> **WHAT TO DO**
Output every line below without omitting or altering anything.

— Start —

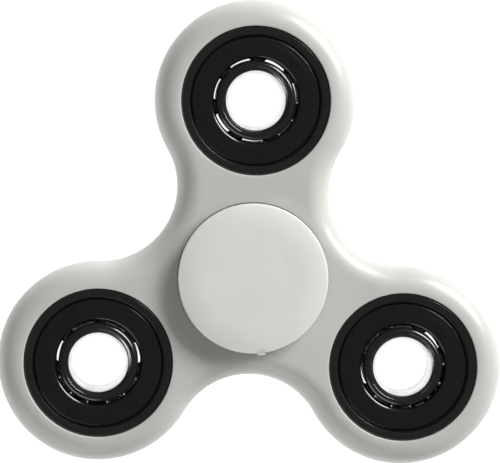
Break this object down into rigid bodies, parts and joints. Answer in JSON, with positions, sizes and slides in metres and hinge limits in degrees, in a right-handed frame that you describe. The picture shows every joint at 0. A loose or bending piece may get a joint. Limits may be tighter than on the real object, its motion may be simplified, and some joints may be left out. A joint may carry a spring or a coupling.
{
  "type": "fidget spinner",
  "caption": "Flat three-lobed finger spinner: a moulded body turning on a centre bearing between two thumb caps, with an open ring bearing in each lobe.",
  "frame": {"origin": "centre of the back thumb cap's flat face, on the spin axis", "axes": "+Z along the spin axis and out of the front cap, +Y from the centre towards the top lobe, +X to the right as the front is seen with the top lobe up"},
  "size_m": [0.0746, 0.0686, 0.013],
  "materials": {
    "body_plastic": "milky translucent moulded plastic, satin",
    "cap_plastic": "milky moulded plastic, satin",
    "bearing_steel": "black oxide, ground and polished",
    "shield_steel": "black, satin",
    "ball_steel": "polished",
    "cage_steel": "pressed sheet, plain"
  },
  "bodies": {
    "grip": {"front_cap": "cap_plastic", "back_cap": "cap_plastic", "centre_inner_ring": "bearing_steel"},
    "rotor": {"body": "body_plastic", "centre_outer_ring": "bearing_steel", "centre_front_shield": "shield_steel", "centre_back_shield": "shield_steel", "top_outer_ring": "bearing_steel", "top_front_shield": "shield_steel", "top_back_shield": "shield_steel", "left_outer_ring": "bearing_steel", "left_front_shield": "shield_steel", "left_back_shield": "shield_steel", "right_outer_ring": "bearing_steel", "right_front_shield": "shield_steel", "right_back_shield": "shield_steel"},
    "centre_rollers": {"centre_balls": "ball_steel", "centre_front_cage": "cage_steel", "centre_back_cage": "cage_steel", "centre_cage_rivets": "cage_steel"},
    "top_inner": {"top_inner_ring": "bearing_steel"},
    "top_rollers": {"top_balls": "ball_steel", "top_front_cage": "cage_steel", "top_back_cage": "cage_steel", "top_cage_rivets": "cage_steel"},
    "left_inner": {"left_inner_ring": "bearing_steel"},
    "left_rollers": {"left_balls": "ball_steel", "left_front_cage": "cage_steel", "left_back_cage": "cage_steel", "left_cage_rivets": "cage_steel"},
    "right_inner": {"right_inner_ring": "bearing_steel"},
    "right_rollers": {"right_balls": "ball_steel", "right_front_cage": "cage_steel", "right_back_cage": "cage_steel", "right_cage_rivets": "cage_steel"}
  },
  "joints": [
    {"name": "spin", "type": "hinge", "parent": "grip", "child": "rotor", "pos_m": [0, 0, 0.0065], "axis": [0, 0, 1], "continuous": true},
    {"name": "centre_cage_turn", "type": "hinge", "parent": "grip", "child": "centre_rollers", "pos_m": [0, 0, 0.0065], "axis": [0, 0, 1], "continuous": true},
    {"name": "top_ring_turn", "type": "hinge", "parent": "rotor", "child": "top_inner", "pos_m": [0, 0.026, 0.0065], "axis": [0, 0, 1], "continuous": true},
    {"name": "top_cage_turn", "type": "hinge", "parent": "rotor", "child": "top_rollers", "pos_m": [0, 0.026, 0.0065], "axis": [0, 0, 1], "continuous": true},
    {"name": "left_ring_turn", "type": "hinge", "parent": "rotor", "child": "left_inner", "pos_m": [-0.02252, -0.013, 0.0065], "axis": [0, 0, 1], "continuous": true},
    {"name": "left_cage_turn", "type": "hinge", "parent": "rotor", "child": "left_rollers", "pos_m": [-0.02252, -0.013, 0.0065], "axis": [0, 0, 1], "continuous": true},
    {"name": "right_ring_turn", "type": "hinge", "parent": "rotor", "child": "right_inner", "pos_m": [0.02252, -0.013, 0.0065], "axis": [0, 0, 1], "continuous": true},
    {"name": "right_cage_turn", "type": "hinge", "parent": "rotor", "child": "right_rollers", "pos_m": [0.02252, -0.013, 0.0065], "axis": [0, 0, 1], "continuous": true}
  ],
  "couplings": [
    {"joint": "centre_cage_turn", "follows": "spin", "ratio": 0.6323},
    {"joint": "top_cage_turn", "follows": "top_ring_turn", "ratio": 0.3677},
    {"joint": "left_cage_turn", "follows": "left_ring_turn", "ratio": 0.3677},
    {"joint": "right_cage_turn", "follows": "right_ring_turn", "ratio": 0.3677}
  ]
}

— End —

> **FINISHED EXERCISE**
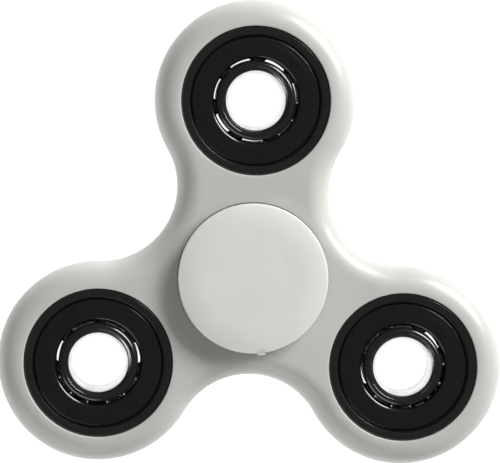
Break this object down into rigid bodies, parts and joints. Answer in JSON, with positions, sizes and slides in metres and hinge limits in degrees, in a right-handed frame that you describe. The picture shows every joint at 0. A loose or bending piece may get a joint. Limits may be tighter than on the real object, its motion may be simplified, and some joints may be left out. A joint may carry a spring or a coupling.
{
  "type": "fidget spinner",
  "caption": "Flat three-lobed finger spinner: a moulded body turning on a centre bearing between two thumb caps, with an open ring bearing in each lobe.",
  "frame": {"origin": "centre of the back thumb cap's flat face, on the spin axis", "axes": "+Z along the spin axis and out of the front cap, +Y from the centre towards the top lobe, +X to the right as the front is seen with the top lobe up"},
  "size_m": [0.0746, 0.0686, 0.013],
  "materials": {
    "body_plastic": "milky translucent moulded plastic, satin",
    "cap_plastic": "milky moulded plastic, satin",
    "bearing_steel": "black oxide, ground and polished",
    "shield_steel": "black, satin",
    "ball_steel": "polished",
    "cage_steel": "pressed sheet, plain"
  },
  "bodies": {
    "grip": {"front_cap": "cap_plastic", "back_cap": "cap_plastic", "centre_inner_ring": "bearing_steel"},
    "rotor": {"body": "body_plastic", "centre_outer_ring": "bearing_steel", "centre_front_shield": "shield_steel", "centre_back_shield": "shield_steel", "top_outer_ring": "bearing_steel", "top_front_shield": "shield_steel", "top_back_shield": "shield_steel", "left_outer_ring": "bearing_steel", "left_front_shield": "shield_steel", "left_back_shield": "shield_steel", "right_outer_ring": "bearing_steel", "right_front_shield": "shield_steel", "right_back_shield": "shield_steel"},
    "centre_rollers": {"centre_balls": "ball_steel", "centre_front_cage": "cage_steel", "centre_back_cage": "cage_steel", "centre_cage_rivets": "cage_steel"},
    "top_inner": {"top_inner_ring": "bearing_steel"},
    "top_rollers": {"top_balls": "ball_steel", "top_front_cage": "cage_steel", "top_back_cage": "cage_steel", "top_cage_rivets": "cage_steel"},
    "left_inner": {"left_inner_ring": "bearing_steel"},
    "left_rollers": {"left_balls": "ball_steel", "left_front_cage": "cage_steel", "left_back_cage": "cage_steel", "left_cage_rivets": "cage_steel"},
    "right_inner": {"right_inner_ring": "bearing_steel"},
    "right_rollers": {"right_balls": "ball_steel", "right_front_cage": "cage_steel", "right_back_cage": "cage_steel", "right_cage_rivets": "cage_steel"}
  },
  "joints": [
    {"name": "spin", "type": "hinge", "parent": "grip", "child": "rotor", "pos_m": [0, 0, 0.0065], "axis": [0, 0, 1], "continuous": true},
    {"name": "centre_cage_turn", "type": "hinge", "parent": "grip", "child": "centre_rollers", "pos_m": [0, 0, 0.0065], "axis": [0, 0, 1], "continuous": true},
    {"name": "top_ring_turn", "type": "hinge", "parent": "rotor", "child": "top_inner", "pos_m": [0, 0.026, 0.0065], "axis": [0, 0, 1], "continuous": true},
    {"name": "top_cage_turn", "type": "hinge", "parent": "rotor", "child": "top_rollers", "pos_m": [0, 0.026, 0.0065], "axis": [0, 0, 1], "continuous": true},
    {"name": "left_ring_turn", "type": "hinge", "parent": "rotor", "child": "left_inner", "pos_m": [-0.02252, -0.013, 0.0065], "axis": [0, 0, 1], "continuous": true},
    {"name": "left_cage_turn", "type": "hinge", "parent": "rotor", "child": "left_rollers", "pos_m": [-0.02252, -0.013, 0.0065], "axis": [0, 0, 1], "continuous": true},
    {"name": "right_ring_turn", "type": "hinge", "parent": "rotor", "child": "right_inner", "pos_m": [0.02252, -0.013, 0.0065], "axis": [0, 0, 1], "continuous": true},
    {"name": "right_cage_turn", "type": "hinge", "parent": "rotor", "child": "right_rollers", "pos_m": [0.02252, -0.013, 0.0065], "axis": [0, 0, 1], "continuous": true}
  ],
  "couplings": [
    {"joint": "centre_cage_turn", "follows": "spin", "ratio": 0.6323},
    {"joint": "top_cage_turn", "follows": "top_ring_turn", "ratio": 0.3677},
    {"joint": "left_cage_turn", "follows": "left_ring_turn", "ratio": 0.3677},
    {"joint": "right_cage_turn", "follows": "right_ring_turn", "ratio": 0.3677}
  ]
}